_What is being asked_
All lines holding the string "origin" are to be shown.

_Provided material_
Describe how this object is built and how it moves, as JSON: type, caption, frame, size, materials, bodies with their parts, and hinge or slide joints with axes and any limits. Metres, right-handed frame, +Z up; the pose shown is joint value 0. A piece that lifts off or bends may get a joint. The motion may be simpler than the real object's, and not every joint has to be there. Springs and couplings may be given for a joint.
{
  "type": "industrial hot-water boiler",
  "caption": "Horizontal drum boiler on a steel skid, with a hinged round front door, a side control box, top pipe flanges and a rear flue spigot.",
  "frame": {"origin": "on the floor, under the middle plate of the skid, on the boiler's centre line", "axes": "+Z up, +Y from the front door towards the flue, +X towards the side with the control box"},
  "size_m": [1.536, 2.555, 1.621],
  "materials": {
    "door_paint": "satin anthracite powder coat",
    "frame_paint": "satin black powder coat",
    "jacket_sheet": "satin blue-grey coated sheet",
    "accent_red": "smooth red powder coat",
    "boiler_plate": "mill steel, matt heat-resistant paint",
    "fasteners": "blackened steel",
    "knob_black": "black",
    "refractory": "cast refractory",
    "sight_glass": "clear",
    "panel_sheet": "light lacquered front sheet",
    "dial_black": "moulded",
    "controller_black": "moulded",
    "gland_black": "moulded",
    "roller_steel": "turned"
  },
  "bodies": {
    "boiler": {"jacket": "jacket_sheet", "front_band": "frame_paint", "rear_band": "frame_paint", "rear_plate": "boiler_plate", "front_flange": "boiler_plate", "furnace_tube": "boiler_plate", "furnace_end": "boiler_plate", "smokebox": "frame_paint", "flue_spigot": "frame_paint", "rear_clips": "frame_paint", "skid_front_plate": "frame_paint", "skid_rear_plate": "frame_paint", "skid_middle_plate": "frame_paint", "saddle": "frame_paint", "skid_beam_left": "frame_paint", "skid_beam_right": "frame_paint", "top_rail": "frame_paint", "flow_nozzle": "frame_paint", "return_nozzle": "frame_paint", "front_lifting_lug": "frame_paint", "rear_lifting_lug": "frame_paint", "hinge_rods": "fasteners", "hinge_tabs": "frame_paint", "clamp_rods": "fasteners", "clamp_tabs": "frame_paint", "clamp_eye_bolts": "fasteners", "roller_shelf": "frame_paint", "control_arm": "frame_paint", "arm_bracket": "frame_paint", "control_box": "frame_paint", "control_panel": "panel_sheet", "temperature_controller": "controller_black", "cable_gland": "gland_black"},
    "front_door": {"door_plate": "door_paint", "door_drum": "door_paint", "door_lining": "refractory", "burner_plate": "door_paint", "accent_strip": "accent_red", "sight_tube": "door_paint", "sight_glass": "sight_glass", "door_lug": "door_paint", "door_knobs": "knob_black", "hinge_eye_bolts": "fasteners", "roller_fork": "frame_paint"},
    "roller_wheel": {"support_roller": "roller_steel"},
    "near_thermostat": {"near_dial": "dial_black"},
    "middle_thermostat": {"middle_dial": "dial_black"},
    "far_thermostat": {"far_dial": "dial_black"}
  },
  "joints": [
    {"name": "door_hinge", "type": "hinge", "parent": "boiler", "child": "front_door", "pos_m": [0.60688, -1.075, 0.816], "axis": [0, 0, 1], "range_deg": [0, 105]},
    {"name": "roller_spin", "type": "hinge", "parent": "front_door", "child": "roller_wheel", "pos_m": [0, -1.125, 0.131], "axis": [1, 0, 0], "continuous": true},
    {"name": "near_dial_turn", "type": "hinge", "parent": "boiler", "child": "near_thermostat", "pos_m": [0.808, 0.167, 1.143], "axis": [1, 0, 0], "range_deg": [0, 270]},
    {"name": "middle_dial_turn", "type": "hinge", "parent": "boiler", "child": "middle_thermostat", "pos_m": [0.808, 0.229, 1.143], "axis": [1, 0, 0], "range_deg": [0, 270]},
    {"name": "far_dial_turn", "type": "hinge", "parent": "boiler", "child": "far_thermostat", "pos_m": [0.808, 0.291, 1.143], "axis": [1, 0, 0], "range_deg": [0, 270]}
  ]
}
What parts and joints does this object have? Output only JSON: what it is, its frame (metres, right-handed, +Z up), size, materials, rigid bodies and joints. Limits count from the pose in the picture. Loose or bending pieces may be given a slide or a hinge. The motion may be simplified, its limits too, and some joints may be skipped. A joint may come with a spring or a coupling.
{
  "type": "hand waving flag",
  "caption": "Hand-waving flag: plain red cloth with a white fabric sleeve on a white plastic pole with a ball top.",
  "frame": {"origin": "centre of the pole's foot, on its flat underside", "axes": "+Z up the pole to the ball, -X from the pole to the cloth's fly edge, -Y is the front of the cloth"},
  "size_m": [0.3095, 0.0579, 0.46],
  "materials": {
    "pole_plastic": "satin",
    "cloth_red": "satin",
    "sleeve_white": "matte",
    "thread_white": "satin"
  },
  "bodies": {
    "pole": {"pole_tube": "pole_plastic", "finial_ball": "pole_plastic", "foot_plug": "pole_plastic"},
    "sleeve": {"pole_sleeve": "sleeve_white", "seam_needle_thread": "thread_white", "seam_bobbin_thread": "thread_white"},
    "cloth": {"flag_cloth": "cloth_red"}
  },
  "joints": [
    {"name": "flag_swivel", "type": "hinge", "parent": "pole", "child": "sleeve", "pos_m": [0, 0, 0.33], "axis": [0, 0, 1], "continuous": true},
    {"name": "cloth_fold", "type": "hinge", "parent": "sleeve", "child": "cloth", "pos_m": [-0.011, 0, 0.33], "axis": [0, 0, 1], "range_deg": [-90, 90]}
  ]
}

---

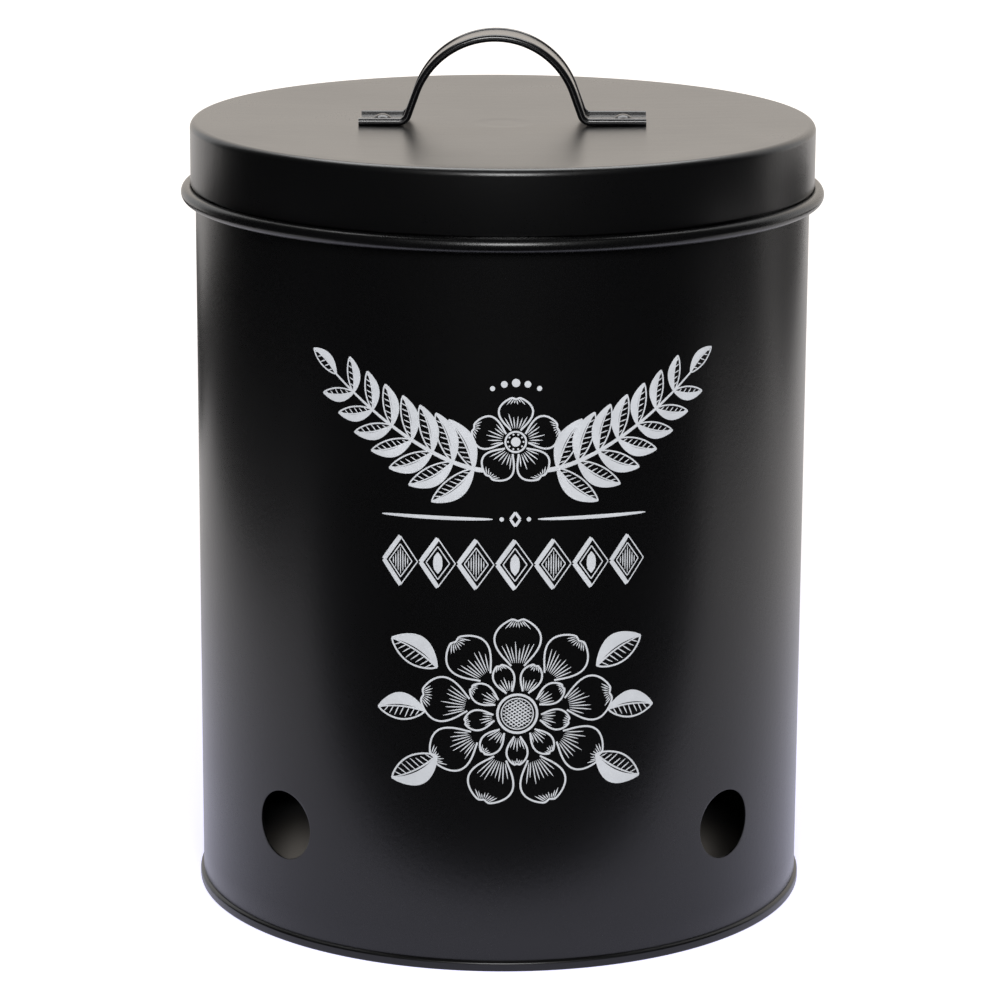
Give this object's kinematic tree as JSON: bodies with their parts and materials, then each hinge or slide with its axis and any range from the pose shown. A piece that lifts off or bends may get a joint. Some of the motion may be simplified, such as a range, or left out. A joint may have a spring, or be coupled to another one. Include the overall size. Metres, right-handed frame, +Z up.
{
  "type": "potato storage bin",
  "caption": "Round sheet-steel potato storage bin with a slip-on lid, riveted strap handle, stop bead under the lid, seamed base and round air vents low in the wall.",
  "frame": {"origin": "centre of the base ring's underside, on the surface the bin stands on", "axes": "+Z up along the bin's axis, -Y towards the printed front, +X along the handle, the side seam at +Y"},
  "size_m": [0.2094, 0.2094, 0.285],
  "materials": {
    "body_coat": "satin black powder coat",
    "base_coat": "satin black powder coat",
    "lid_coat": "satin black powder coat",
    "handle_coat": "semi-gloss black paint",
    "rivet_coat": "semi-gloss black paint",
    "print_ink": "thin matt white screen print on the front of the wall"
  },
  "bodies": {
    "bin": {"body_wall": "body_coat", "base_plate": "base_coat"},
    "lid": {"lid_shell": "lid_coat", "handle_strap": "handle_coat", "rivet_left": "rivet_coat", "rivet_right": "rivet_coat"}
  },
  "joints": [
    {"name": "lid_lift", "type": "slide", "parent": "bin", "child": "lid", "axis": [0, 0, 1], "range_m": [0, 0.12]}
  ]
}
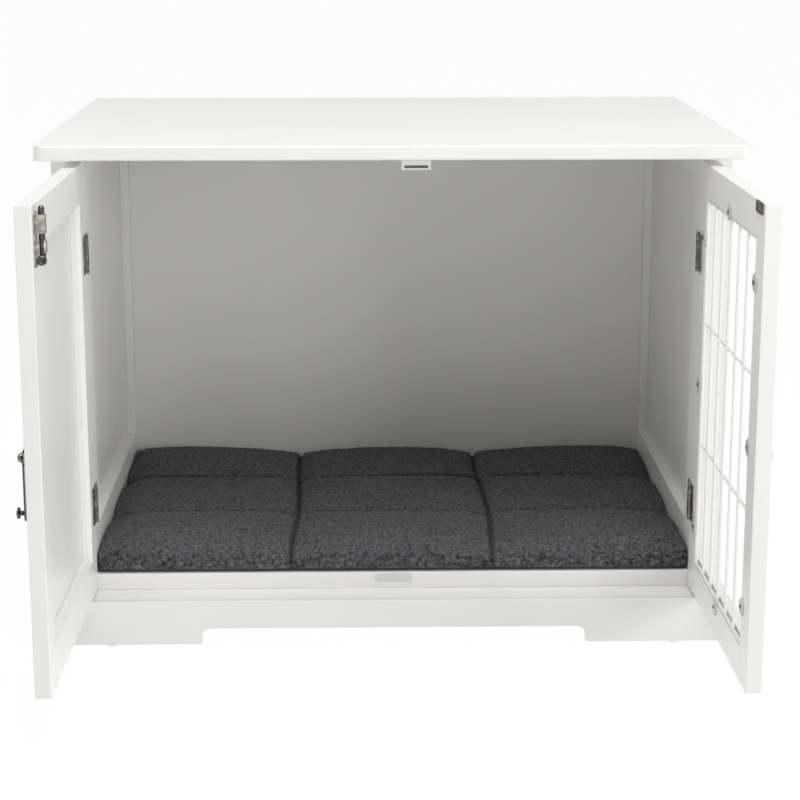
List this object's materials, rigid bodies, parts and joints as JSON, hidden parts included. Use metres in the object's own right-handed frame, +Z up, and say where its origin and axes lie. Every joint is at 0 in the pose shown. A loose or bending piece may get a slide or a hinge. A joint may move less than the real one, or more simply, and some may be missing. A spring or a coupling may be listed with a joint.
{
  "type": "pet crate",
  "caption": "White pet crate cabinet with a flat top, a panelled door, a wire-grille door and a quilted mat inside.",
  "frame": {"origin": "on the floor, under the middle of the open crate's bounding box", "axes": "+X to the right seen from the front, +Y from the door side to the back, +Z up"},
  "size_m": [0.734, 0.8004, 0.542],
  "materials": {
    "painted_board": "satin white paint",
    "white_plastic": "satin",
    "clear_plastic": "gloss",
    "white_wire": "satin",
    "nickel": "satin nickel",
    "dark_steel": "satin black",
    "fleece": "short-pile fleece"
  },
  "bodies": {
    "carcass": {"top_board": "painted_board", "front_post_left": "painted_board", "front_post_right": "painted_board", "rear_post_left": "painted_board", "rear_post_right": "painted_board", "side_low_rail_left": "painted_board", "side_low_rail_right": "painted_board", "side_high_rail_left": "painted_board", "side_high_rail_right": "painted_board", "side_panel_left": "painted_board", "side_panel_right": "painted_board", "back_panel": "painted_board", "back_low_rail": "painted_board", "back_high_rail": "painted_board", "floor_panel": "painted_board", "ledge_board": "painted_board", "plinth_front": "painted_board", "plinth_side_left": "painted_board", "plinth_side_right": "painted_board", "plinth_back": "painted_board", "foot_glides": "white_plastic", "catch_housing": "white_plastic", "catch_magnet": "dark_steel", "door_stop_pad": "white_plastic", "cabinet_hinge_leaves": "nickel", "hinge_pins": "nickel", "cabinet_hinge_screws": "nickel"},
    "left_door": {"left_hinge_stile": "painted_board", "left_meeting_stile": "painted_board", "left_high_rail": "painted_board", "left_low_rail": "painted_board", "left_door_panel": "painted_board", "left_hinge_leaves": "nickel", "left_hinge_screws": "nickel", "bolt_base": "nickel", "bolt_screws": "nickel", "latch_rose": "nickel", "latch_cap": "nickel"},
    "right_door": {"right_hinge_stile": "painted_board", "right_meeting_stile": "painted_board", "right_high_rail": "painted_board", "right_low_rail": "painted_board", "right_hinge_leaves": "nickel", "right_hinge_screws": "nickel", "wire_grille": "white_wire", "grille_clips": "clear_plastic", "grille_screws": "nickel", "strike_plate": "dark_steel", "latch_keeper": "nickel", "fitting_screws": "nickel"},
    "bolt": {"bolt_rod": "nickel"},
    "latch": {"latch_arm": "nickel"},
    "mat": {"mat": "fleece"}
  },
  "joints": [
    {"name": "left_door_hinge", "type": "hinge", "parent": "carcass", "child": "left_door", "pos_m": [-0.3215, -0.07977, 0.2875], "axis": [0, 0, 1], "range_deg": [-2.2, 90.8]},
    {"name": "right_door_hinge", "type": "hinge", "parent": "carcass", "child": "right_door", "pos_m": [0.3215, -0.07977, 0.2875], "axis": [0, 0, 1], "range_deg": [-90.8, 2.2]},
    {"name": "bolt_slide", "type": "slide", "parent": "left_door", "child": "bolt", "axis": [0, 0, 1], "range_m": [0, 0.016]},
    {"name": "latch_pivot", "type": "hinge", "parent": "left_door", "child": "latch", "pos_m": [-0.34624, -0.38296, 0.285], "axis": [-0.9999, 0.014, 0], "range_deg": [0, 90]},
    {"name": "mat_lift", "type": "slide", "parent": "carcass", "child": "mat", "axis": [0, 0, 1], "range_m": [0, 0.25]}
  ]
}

---

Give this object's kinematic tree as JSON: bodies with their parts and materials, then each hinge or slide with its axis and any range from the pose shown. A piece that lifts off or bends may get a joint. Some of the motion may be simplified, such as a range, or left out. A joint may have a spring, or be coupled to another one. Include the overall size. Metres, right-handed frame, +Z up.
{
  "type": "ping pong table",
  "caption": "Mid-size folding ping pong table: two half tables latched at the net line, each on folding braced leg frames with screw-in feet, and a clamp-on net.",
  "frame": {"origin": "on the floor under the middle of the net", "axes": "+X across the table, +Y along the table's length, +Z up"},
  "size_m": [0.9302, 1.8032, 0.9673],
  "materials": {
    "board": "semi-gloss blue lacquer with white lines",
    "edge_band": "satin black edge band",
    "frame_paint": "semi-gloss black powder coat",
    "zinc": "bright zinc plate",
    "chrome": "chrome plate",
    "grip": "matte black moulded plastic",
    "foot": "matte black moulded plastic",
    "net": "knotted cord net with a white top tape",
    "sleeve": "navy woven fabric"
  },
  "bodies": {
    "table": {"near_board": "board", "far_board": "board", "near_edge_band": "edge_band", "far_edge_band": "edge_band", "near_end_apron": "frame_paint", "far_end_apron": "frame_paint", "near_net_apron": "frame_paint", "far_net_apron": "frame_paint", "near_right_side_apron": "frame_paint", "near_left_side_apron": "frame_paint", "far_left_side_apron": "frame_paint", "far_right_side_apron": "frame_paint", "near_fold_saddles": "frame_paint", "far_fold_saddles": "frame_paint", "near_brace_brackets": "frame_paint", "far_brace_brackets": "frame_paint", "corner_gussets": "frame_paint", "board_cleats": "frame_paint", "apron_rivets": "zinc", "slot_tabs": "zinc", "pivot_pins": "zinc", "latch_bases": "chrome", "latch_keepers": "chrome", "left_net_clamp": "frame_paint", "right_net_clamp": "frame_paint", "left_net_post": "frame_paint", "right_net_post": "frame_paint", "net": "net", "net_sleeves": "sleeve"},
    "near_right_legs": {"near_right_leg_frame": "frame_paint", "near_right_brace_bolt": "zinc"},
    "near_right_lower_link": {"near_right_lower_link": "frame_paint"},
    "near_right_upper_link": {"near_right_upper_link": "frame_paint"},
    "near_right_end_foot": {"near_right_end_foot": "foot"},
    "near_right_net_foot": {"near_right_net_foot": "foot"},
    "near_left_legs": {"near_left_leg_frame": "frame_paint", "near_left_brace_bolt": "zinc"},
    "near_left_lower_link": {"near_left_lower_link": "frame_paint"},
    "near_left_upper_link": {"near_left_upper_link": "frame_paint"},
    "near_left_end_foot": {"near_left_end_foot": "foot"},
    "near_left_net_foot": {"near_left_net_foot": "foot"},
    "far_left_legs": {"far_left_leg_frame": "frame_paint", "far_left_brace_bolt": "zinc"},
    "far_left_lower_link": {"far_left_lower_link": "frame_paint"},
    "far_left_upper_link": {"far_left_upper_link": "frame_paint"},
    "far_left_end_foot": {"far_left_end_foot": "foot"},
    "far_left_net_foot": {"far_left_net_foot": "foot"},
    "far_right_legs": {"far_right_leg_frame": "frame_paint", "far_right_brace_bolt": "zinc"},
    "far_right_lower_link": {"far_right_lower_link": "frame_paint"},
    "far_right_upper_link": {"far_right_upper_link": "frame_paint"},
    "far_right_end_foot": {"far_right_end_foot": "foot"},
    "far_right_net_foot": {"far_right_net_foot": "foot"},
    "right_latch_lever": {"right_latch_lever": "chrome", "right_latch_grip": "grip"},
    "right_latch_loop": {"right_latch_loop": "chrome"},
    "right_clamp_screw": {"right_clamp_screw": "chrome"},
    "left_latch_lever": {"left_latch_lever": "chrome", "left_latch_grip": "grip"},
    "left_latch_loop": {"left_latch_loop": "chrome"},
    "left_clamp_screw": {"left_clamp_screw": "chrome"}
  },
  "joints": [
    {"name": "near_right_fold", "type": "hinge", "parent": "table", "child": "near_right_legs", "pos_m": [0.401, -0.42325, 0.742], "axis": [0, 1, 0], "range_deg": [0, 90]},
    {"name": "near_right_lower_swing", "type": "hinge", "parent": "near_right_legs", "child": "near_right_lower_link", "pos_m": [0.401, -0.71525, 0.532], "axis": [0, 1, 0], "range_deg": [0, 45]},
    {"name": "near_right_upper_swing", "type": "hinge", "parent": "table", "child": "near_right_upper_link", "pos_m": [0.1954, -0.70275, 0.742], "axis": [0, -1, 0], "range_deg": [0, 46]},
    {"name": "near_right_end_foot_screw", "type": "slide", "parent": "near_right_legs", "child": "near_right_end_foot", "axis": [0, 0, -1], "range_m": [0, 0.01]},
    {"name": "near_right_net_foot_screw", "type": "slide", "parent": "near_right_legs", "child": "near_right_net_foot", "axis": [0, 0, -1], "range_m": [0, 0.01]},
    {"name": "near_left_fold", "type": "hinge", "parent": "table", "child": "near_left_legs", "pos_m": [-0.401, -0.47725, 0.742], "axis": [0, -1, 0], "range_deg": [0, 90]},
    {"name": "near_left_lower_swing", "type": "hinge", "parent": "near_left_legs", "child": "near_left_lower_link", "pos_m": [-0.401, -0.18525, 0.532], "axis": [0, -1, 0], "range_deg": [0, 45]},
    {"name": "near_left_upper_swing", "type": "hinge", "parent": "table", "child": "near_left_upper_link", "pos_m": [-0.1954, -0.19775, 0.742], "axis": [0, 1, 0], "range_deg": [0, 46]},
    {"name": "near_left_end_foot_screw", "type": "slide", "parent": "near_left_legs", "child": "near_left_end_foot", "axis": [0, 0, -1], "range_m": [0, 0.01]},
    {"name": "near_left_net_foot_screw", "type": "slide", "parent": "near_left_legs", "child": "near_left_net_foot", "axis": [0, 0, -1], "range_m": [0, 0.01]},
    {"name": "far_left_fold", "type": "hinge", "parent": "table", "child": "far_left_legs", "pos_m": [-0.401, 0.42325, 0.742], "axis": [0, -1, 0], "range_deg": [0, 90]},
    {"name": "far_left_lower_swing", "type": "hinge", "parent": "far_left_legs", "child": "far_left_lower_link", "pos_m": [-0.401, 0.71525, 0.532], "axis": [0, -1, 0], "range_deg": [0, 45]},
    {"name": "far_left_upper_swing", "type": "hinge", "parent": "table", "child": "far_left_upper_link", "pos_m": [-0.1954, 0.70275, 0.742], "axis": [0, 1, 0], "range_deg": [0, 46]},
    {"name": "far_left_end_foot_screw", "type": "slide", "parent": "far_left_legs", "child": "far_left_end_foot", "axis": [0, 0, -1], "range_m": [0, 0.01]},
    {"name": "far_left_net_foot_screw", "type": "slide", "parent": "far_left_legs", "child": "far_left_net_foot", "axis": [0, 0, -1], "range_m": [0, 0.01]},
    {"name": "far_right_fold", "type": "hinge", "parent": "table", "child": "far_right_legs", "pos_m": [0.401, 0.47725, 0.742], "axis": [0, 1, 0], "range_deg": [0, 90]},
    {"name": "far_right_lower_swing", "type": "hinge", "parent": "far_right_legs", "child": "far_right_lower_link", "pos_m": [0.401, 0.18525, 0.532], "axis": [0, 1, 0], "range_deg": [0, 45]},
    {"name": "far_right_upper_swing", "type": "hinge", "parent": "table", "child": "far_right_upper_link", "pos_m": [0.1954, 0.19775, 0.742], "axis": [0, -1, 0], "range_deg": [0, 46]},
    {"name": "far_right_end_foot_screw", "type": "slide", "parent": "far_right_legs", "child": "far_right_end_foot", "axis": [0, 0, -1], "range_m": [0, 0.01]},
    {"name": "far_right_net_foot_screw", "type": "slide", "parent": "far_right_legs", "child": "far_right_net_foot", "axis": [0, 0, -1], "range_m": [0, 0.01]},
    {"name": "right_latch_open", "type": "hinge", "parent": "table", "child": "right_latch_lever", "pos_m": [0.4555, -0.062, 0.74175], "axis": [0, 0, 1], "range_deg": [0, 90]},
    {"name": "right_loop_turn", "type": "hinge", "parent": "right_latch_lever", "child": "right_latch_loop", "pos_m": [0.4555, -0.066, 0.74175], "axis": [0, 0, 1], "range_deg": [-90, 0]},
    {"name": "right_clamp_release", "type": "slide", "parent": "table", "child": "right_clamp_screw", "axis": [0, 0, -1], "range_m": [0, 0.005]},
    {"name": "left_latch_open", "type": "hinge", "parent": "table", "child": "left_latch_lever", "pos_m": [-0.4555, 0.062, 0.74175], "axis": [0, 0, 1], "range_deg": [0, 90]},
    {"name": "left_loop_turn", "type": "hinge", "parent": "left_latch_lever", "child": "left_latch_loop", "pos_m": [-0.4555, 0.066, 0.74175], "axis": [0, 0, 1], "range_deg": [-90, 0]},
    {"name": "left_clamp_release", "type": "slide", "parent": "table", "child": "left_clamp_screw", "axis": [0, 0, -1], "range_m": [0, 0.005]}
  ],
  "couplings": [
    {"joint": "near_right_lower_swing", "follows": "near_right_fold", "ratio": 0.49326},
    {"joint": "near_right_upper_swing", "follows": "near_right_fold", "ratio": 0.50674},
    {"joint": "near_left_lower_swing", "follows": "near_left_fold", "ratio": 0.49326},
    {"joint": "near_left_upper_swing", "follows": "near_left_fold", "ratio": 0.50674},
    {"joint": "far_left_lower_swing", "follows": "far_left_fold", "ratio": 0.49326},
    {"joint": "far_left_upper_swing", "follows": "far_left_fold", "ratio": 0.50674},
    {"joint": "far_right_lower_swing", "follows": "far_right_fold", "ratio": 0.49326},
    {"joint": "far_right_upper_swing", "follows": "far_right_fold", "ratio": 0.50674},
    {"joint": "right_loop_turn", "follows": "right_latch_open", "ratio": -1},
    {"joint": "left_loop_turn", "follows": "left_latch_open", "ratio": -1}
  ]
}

_Answer to this problem_
  "frame": {"origin": "on the floor, under the middle plate of the skid, on the boiler's centre line", "axes": "+Z up, +Y from the front door towards the flue, +X towards the side with the control box"},
  "frame": {"origin": "centre of the pole's foot, on its flat underside", "axes": "+Z up the pole to the ball, -X from the pole to the cloth's fly edge, -Y is the front of the cloth"},
  "frame": {"origin": "centre of the base ring's underside, on the surface the bin stands on", "axes": "+Z up along the bin's axis, -Y towards the printed front, +X along the handle, the side seam at +Y"},
List this object's materials, rigid bodies, parts and joints as JSON, hidden parts included. Use metres in the object's own right-handed frame, +Z up, and say where its origin and axes lie. Every joint is at 0 in the pose shown. A loose or bending piece may get a slide or a hinge. A joint may move less than the real one, or more simply, and some may be missing. A spring or a coupling may be listed with a joint.
  "frame": {"origin": "on the floor, under the middle of the open crate's bounding box", "axes": "+X to the right seen from the front, +Y from the door side to the back, +Z up"},
  "frame": {"origin": "on the floor under the middle of the net", "axes": "+X across the table, +Y along the table's length, +Z up"},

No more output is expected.